Comienza a vertebrarse en Estados Unidos un
movimiento civil anti-Trump que promete rebasar en poco tiempo experiencias
previas, como Occupy Wall Street o la campaña electoral de Bernie Sanders. Es
muy pronto para saber cuál será el rendimiento de esa movilización pero vale la
pena destacar la irreductible diversidad de su arranque: mujeres, comunidades
latinas y afroestadounidenses, trabajadores, estudiantes, alcaldías de ciudades
santuarios, ambientalistas, estrellas de Hollywood, bases demócratas…
Estados Unidos siempre ha sido percibido, desde los
tiempos de Alexis de Tocqueville, como un imperio y una democracia.
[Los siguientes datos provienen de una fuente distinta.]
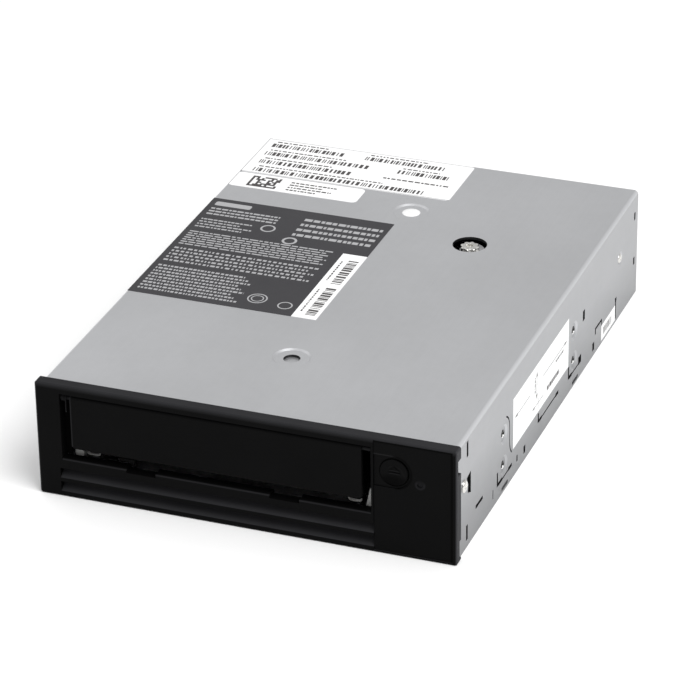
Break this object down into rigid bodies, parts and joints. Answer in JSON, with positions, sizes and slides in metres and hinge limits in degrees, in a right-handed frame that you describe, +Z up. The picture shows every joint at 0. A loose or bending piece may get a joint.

En América
Latina, con frecuencia, el segundo componente de la fórmula, que tiene que ver
con el dinamismo de esa sociedad civil, pero también con sus viejas tradiciones
republicanas y federalistas y con la fuerza del estado de derecho, se
subestima. En el nacionalismo latinoamericano, de derecha o de izquierda,
muchas veces Estados Unidos es una entidad perversa, donde todo, el capitalismo
y el imperialismo, la democracia y la república, forman parte de un mismo
entramado que hay que negar.
Ese error ha llevado por años a muchos intelectuales y
políticos de la región a repetir la falsedad de que en Estados Unidos hay un
único partido disfrazado de dos, que son lo mismo demócratas y republicanos,
Clinton, Bush u Obama. La última sucesión presidencial ha sido una prueba al
canto de esa falacia. Más allá de que Barack Obama y Donald Trump sean
presidentes excepcionales —el primero por mover la agenda demócrata más a la
izquierda y el segundo por cortejar la derecha radical, siendo un outsider—,
ambos personifican proyectos divergentes de una misma nación.
Trump no es “el sistema”, como sostienen tantos en
América Latina, insinuando que la oposición a las políticas racistas y
aislacionistas del magnate de Nueva York debe implicar la ruptura con Estados
Unidos, su democracia y su cultura. Quienes así piensan reproducen la vieja
mentalidad nacionalista latinoamericana, que, en buena medida, está emparentada
con ese imperialismo norteamericano que desemboca en Trump. No sólo eso:
confundir la defensa de la soberanía con el desprecio a Estados Unidos corre el
riesgo de desconocer la poderosa conexión comercial, migratoria y cultural
entre las dos Américas y de enajenar, desde este lado, la alianza con el
movimiento anti-Trump.
De ser así, se estaría repitiendo el mismo error que
cometió la izquierda ortodoxa pro-soviética de la Guerra Fría, en América
Latina, cuando desconfiaba del 68, la movilización por la paz en Viet Nam, el
hipismo y el feminismo o etiquetaba a no pocos intelectuales liberales de
Estados Unidos, como Norman Mailer, Susan Sontag o Gore Vidal, dentro del
“diversionismo ideológico pequeño-burgués”. La izquierda latinoamericana actual
sigue teniendo mucho que aprender del antiautoritarismo y la capacidad de
resistencia cívica de la izquierda norteamericana.
La tardía y poco convincente reacción contra Trump de
gran parte de la opinión pública latinoamericana, a excepción de un segmento de
la intelectualidad mexicana, tiene que ver con esos equívocos y, también, con
la reconfiguración ideológica de la derecha y la izquierda después de la caída
del Muro de Berlín. Mientras la derecha se volvía neoliberal, la izquierda se
hacía neopopulista. La percepción de Estados Unidos como una democracia se
enturbió en ambos polos: para unos era la panacea del mercado, para otros el
imperio del mal. El movimiento anti-Trump puede contribuir a reafirmar de la
vigencia de la filosofía de los derechos humanos en las Américas.